Earlier in the year, I opined that Battlefield V was still playing catch-up and desperately starved for new map content, which has traditionally been the lifeblood of the post-launch content. Four months later and even following the launch of the new Mercury map last week, if you don’t include Firestorm’s Halvoy the community is only playing with a paltry 10 maps in rotation – the number that both Battlefield 1 and Battlefield 4 shipped with on launch day.
The entire community has continued to harp on this clear content deficit, and DICE is finally capitulating. Today, the studio launched a hype video showing six maps headed to Battlefield V in the coming months.
The June map, Al Sundan, takes the action back to North Africa, and looks to be the only map of the bunch focused on larger-scale warfare with tank and air support. The July map, Marita, is the second map set in the Grecian islands, featuring a vertical city space for close quarters warfare. In August we get two more maps unfortunately focued on close-quarters combat. Provence returns to the French countryside for some close quarters skirmishes in the town center, while Lofoten Islands heads to a Norwegian archipelago for a coastline firefight you may recognize from the Firestorm battle royale map.
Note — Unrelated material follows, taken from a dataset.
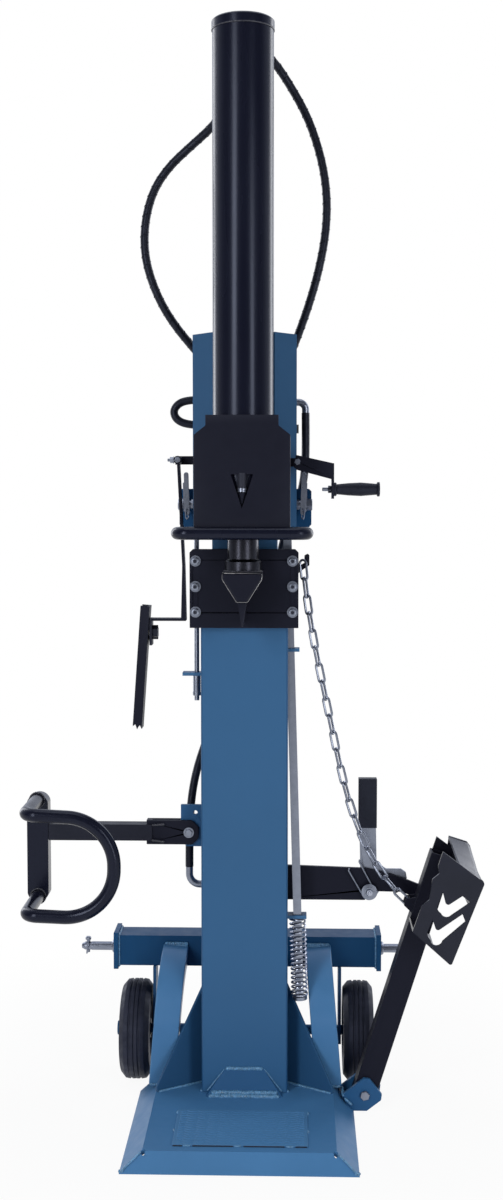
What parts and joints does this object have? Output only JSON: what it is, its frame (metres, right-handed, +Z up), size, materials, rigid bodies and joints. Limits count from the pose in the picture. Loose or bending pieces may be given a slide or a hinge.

The fifth map DICE teased, Operation Underground, looks to be a World War II variant of the popular Battlefield 3 map Operation Metro that moves the fight from France to Vienna – yet another close quarters fight. Sense a pattern? The trailer says this map won’t be out until October. Last but not least, it looks like Battlefield is finally returning to the Pacific Theater in September for a fight between the Japanese and American factions. The trailer ends with Battlefield 1942 music and the familiar ping of an M1 Garand, so perhaps it’s a recreation of one of that game’s revered maps like Wake Island or Iwo Jima?
Will this late infusion of maps be enough to resuscitate the Battlefield community? We’ll find out in the coming months, but its certainly the right step forward.